Con i rimanenti motivi è stato censurato sotto vari aspetti il provvedimento impugnato, nella parte in cui non avrebbe adeguatamente considerato il successivo inserimento della ricorrente nell’Anagrafe Utenza. In particolare, "l’iscrizione" della ricorrente nella detta Anagrafe, avrebbe reso indispensabile una congrua motivazione nel provvedimento impugnato. L’inserimento nell’Anagrafe Utenza avrebbe altresì ingenerato un legittimo affidamento, essendosi implicitamente concretato l’accoglimento della domanda di ampliamento del nucleo familiare a suo tempo presentata, da cui conseguirebbe la dimostrazione del possesso del requisito della stabile convivenza per un triennio.

Le dette censure non possono essere condivise.

A fronte della domanda di ampliamento del nucleo familiare, ritualmente presentata, l’Amministrazione si è espressamente pronunciata, con un provvedimento di reiezione, che non è a suo tempo stato impugnato.

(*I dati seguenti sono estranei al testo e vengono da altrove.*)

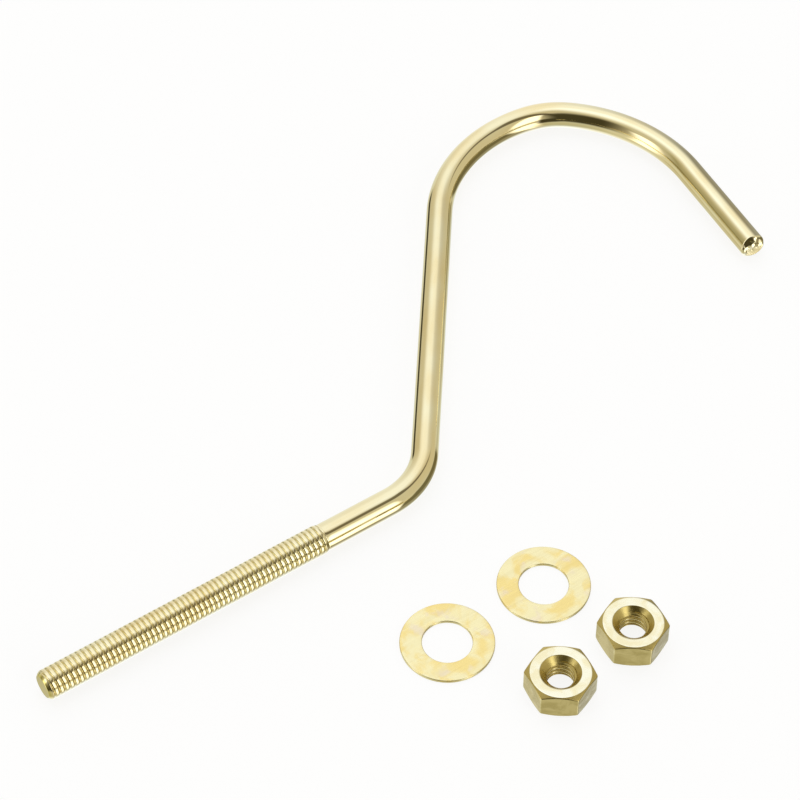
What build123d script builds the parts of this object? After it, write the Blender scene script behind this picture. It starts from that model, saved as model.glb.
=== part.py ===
from build123d import *
import math
import os

# Bridge stick hook: a plated steel rod bent into a long arm and a crook, with a threaded shank,
# and the two hex nuts and two flat washers that clamp it through a wall, laid beside it.
# Millimetres, +Z up. The rod lies flat with its centre line in the plane Z = 0.
# The shank runs along X, its free end towards -X, and the origin is on its axis halfway along the thread.

# Rod and thread
rod_diameter = 7.3
thread_diameter = 7.94
thread_pitch = 1.411
thread_length = 82.1
thread_end_chamfer = 0.9
thread_runout = 1.4
plain_length = 20.5

# Bends of the rod, from the shank to the tip: angles in degrees, radii on the centre line
bend_radius = 21.0
bend_angle = 52.7
stem_length = 87.6
near_shoulder_radius = 42.9
near_shoulder_angle = 62.0
crown_radius = 23.3
crown_angle = 31.6
far_shoulder_radius = 43.8
far_shoulder_angle = 55.1
tail_length = 33.7

# Tip: the rod is sheared off, which rounds its edge and leaves a break that slopes back over the top
# and turns towards the arm
tip_round = 0.9
break_slope = 62.0
break_turn = 20.0
break_height = 2.2

# Hex nuts, for the rod's thread
nut_across_flats = 15.88
nut_height = 7.6
nut_chamfer_angle = 30.0
nut_face_margin = 0.6
nut_thread_clearance = 0.3
nut_countersink_margin = 2.46
nut_countersink_angle = 90.0

# Flat washers, loose on the rod's thread
washer_rim_width = 5.6
washer_bore_clearance = 4.76
washer_thickness = 0.8
washer_edge_break = 0.15

# Where the loose pieces lie: the first washer along the shank from the origin and out from its axis on
# the open side, the second beside it and set in a little, and the nuts in a row beyond the washers
washer_1_along = 49.9
washer_1_out = 42.7
washer_gap = 6.5
washer_2_inset = 1.0
row_gap = 6.0
nut_1_shift = 14.8
nut_gap = 5.4
nut_2_inset = 2.0
nut_1_turn = 22.0
nut_2_turn = 23.0

# Worked out from the sizes above
rod_radius = rod_diameter / 2
thread_radius = thread_diameter / 2
free_end = -thread_length / 2
thread_stop = thread_length / 2
floor_level = -max(thread_radius, rod_radius)
nut_bore_radius = (thread_diameter - 1.0825 * thread_pitch + nut_thread_clearance) / 2
nut_mouth_radius = (thread_diameter + nut_countersink_margin) / 2
nut_face_radius = (nut_across_flats - nut_face_margin) / 2
nut_corner_radius = nut_across_flats / 2 / math.cos(math.radians(30))
washer_bore_radius = (thread_diameter + washer_bore_clearance) / 2
washer_outer_radius = washer_bore_radius + washer_rim_width
washer_2_along = washer_1_along + 2 * washer_outer_radius + washer_gap
washer_2_out = washer_1_out - washer_2_inset
nut_1_along = washer_1_along + nut_1_shift
nut_1_out = washer_1_out + washer_outer_radius + row_gap + nut_corner_radius
nut_2_along = nut_1_along + 2 * nut_corner_radius + nut_gap
nut_2_out = nut_1_out - nut_2_inset
washer_spots = ((washer_1_along, -washer_1_out), (washer_2_along, -washer_2_out))
nut_spots = ((nut_1_along, -nut_1_out), (nut_2_along, -nut_2_out))
nut_turns = (nut_1_turn, nut_2_turn)


def rod_centre_line():
    # straight runs joined by tangent arcs, from the end of the thread to the sheared tip
    thread_end = Vector(thread_stop, 0)
    shank = Line(thread_end, thread_end + Vector(plain_length, 0))
    bend = JernArc(shank @ 1, shank % 1, bend_radius, bend_angle)
    stem = Line(bend @ 1, bend @ 1 + (bend % 1) * stem_length)
    near_shoulder = JernArc(stem @ 1, stem % 1, near_shoulder_radius, -near_shoulder_angle)
    crown = JernArc(near_shoulder @ 1, near_shoulder % 1, crown_radius, -crown_angle)
    far_shoulder = JernArc(crown @ 1, crown % 1, far_shoulder_radius, -far_shoulder_angle)
    tail = Line(far_shoulder @ 1, far_shoulder @ 1 + (far_shoulder % 1) * tail_length)
    return Wire([shank, bend, stem, near_shoulder, crown, far_shoulder, tail])


def bent_rod(centre_line):
    section = Plane(origin=centre_line @ 0, z_dir=centre_line % 0) * Circle(rod_radius)
    rod = sweep(section, path=centre_line)
    tip_face = rod.faces().sort_by_distance(centre_line @ 1)[0]
    return fillet(tip_face.edges(), tip_round) - sheared_break(centre_line)


def sheared_break(centre_line):
    # all that lies beyond a plane leaning back from the tip over the top of the rod
    slope = math.radians(break_slope)
    level = (centre_line % 1).rotate(Axis.Z, -break_turn)
    outward = level * math.sin(slope) + Vector(0, 0, math.cos(slope))
    face = Plane(origin=centre_line @ 1 + Vector(0, 0, break_height), z_dir=outward)
    reach = 3 * rod_diameter
    return face * Box(reach, reach, reach, align=(Align.CENTER, Align.CENTER, Align.MIN))


def threaded_stretch():
    # the thread's outer cylinder, chamfered at the free end and run out to the plain rod
    profile = Polyline(
        (free_end, 0),
        (free_end, thread_radius - thread_end_chamfer),
        (free_end + thread_end_chamfer, thread_radius),
        (thread_stop - thread_runout, thread_radius),
        (thread_stop, rod_radius),
        (thread_stop, 0),
        close=True,
    )
    return revolve(make_face(profile), axis=Axis.X)


def hook():
    return threaded_stretch() + bent_rod(rod_centre_line())


def turned(*outline):
    # a solid of revolution about Z from its half outline, given as (radius, height) points
    return revolve(make_face(Plane.XZ * Polyline(*outline, close=True)), axis=Axis.Z)


def hex_nut(spot, turn):
    # a hexagonal bar's slice, its corners turned down at both faces, with a countersunk bore
    drop = (nut_corner_radius - nut_face_radius) * math.tan(math.radians(nut_chamfer_angle))
    depth = (nut_mouth_radius - nut_bore_radius) / math.tan(math.radians(nut_countersink_angle / 2))
    body = extrude(RegularPolygon(nut_corner_radius, 6), nut_height) & turned(
        (0, 0),
        (nut_face_radius, 0),
        (nut_corner_radius, drop),
        (nut_corner_radius, nut_height - drop),
        (nut_face_radius, nut_height),
        (0, nut_height),
    )
    bore = turned(
        (0, 0),
        (nut_mouth_radius, 0),
        (nut_bore_radius, depth),
        (nut_bore_radius, nut_height - depth),
        (nut_mouth_radius, nut_height),
        (0, nut_height),
    )
    return Location((*spot, floor_level), (0, 0, turn)) * (body - bore)


def flat_washer(spot):
    # a stamped ring with its four rims slightly broken
    ring = Circle(washer_outer_radius) - Circle(washer_bore_radius)
    blank = extrude(ring, washer_thickness)
    rims = blank.edges().filter_by(GeomType.CIRCLE)
    return Location((*spot, floor_level)) * chamfer(rims, washer_edge_break)


os.makedirs("parts", exist_ok=True)
export_step(hook(), "parts/hook.step")
for number, (spot, turn) in enumerate(zip(nut_spots, nut_turns), start=1):
    export_step(hex_nut(spot, turn), f"parts/hex_nut_{number}.step")
for number, spot in enumerate(washer_spots, start=1):
    export_step(flat_washer(spot), f"parts/flat_washer_{number}.step")
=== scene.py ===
import math

import bpy
import numpy as np
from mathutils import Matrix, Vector


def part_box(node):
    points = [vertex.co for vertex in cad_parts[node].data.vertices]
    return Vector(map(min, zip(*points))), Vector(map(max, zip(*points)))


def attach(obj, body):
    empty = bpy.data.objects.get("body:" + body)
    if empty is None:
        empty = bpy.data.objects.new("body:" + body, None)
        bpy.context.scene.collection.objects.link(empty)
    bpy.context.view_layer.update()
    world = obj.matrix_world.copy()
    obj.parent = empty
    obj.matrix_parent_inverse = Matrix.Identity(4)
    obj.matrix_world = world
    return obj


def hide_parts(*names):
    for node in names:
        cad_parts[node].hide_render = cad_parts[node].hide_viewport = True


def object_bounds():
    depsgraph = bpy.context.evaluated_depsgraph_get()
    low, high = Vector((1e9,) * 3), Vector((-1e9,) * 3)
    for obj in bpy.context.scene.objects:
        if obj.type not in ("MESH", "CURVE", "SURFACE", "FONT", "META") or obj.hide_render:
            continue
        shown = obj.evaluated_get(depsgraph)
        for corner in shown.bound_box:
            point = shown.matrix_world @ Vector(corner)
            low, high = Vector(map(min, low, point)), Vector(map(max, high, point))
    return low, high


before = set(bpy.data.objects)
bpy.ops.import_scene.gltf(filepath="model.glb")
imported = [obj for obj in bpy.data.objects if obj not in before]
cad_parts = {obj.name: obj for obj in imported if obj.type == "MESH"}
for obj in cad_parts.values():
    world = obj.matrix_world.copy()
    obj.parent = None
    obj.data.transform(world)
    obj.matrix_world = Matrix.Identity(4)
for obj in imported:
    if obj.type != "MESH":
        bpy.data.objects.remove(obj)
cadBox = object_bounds()
mm = 0.001
print("frame loaded, its box in metres:", cadBox)


def linearFromHex(code, light=1.0):
    # each sRGB channel s becomes s/12.92 up to 0.04045 and ((s + 0.055)/1.055)^2.4 above it, times the light
    channels = np.array([int(code[i:i + 2], 16) for i in (0, 2, 4)]) / 255
    curved = ((channels + 0.055) / 1.055) ** 2.4
    return (*(light * np.where(channels <= 0.04045, channels / 12.92, curved)).tolist(), 1.0)


def addNode(tree, kind, settings=None, **inputs):
    # one node with its settings; an input is a plain value, or an output socket to link from, and in0, in1
    # and so on are inputs by number
    node = tree.nodes.new(kind)
    for key, value in (settings or {}).items():
        setattr(node, key, value)
    for key, value in inputs.items():
        numbered = key.startswith("in") and key[2:].isdigit()
        socket = node.inputs[int(key[2:]) if numbered else key.replace("_", " ")]
        if isinstance(value, bpy.types.NodeSocket):
            tree.links.new(value, socket)
        else:
            socket.default_value = value
    return node


smoothly = {"interpolation_type": "SMOOTHSTEP"}     # for a Map Range node
inColour = {"data_type": "RGBA"}                    # for a Mix node


def smoothStep(low, high, x):
    # 3t^2 - 2t^3, where t runs from 0 at low to 1 at high
    t = np.clip((x - low) / (high - low), 0, 1)
    return t * t * (3 - 2 * t)


def softMin(a, b, width):
    # the smaller of two values, with the corner between them rounded over width
    return 0.5 * (a + b - np.sqrt((a - b) ** 2 + width ** 2))


def gridMesh(name, grid, closed=False, poles=()):
    # a grid of points in mm, wrapped round along its columns, its rows wrapped too or ended in poles
    rows, cols = grid.shape[:2]
    index = np.arange(rows * cols).reshape(rows, cols)
    lower = index if closed else index[:-1]
    upper = np.roll(index, -1, axis=0) if closed else index[1:]
    quads = np.stack([lower, np.roll(lower, -1, axis=1), np.roll(upper, -1, axis=1), upper], axis=-1)
    points, faces = grid.reshape(-1, 3), quads.reshape(-1, 4).tolist()
    if len(poles):
        points = np.vstack([points, poles])
        for ring, pole in ((index[0][::-1], rows * cols), (index[-1], rows * cols + 1)):
            faces += np.stack([ring, np.roll(ring, -1), np.full(cols, pole)], axis=-1).tolist()
    mesh = bpy.data.meshes.new(name)
    mesh.from_pydata((points * mm).tolist(), [], faces)
    mesh.polygons.foreach_set("use_smooth", np.ones(len(mesh.polygons), dtype=bool))
    mesh.update()
    return mesh


def addPiece(name, mesh, material, node):
    # a finished piece that takes its CAD node's place
    mesh.materials.append(material)
    piece = bpy.data.objects.new(name, mesh)
    bpy.context.scene.collection.objects.link(piece)
    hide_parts(node)
    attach(piece, "root")
    print("made", name, "with", len(mesh.polygons), "faces")


def metalMaterial(name):
    # an empty metal, ready for its own nodes: its tree and its shader
    material = bpy.data.materials.new(name)
    material.use_nodes = True
    shader = material.node_tree.nodes["Principled BSDF"]
    shader.inputs["Metallic"].default_value = 1.0
    return material, material.node_tree, shader


# Camera: above the hook on its open side, looking down on it where it lies
view = {
    "turn": 34.3,               # degrees from +Y towards +X, the line of sight over the floor
    "elevation": 49.5,
    "distance": 793.7,
    "lens": 135.0,
    "sensor": 36.0,
    "nearClip": 50.0,
    "target": (83.2, 27.0, 0.0),
}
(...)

Negli anni successivi l’Amministrazione si è limitata a tacitamente tollerare una situazione di mero fatto, provvedendo, in tale ottica, ad inserire il nominativo della ricorrente, nella cosiddetta "anagrafe utenti".

Quanto precede non poteva tuttavia dar luogo ad alcun affidamento in capo della ricorrente, che non aveva alcuna aspettativa a perpetuare nel tempo gli effetti di una tale situazione dopo l’opposto diniego rimasto inoppugnato.

Il principio di tutela del legittimo affidamento si traduce, infatti, in un limite all’adozione di provvedimenti negativi o sfavorevoli emanati a notevole distanza temporale dal verificarsi della fattispecie legittimante, ovvero in presenza di elementi che rendano razionalmente ammissibile la conservazione di effetti prodotti dai provvedimenti illegittimi, ovvero in presenza di un contegno tenuto dall’Amministrazione che sia idoneo a suscitare infondate aspettative, ovvero ancora in presenza di mutamenti normativi o giurisprudenziali che rendano incerta per il destinatario la validità o l’efficacia di atti emanati dall’Amministrazione (T.A.R. Puglia, Bari, Sez I 9.5.2011 n. 688). Nessuno di questi elementi è, tuttavia, presente nel caso di specie, in cui l’Amministrazione si è limitata a prendere atto della situazione di fatto esistente, inserendo la ricorrente nell’elenco delle persone occupanti gli immobili, in risposta ad un’elementare esigenza "conoscitiva" legata alla gestione del proprio patrimonio pubblico, senza per questo esprimere l’intenzione di conservare tale situazione anche per il futuro.

La stessa giurisprudenza comunitaria riconosce che la tolleranza di irregolarità non fa nascere alcun diritto ad esigere l’adozione degli stessi criteri per irregolarità successive, in base al principio della certezza del diritto o del legittimo affidamento (Corte giustizia CE Sez. II 7.10.2004 C312/02).

Nella fattispecie viene peraltro in evidenza un rapporto di durata, sicché non può parlarsi di un legittimo affidamento alla sua immutabilità (Corte Cost. 5.1.2011 n. 1).

Infine, non ha fondamento il pur suggestivo richiamo all’istituto dell’atto implicito. Neppure nei casi in cui l’Amministrazione constati l’illegittimità di un atto presupposto, ciò non ha necessariamente la natura e gli effetti dell’esercizio implicito dei poteri di autotutela (T.A.R. Campania, Napoli, Sez. V 9.3.2004 n. 2763). Nel caso di specie manca del resto una tale constatazione, essendosi semplicemente in presenza di una presa d’atto della situazione esistente (anagrafe utenza), senza alcuna "constatazione" di illegittimità precedenti (rigetto domanda di ampliamento).

Il ricorso va conclusivamente respinto.

Sussistono tuttavia giusti motivi per compensare tra le parti le spese di giudizio.

P.Q.M.

il Tribunale Amministrativo Regionale per la Lombardia – Sezione I definitivamente pronunciando sul ricorso, come in epigrafe proposto, lo respinge.

Spese compensate.

Testo non ufficiale. La sola stampa del bollettino ufficiale ha carattere legale.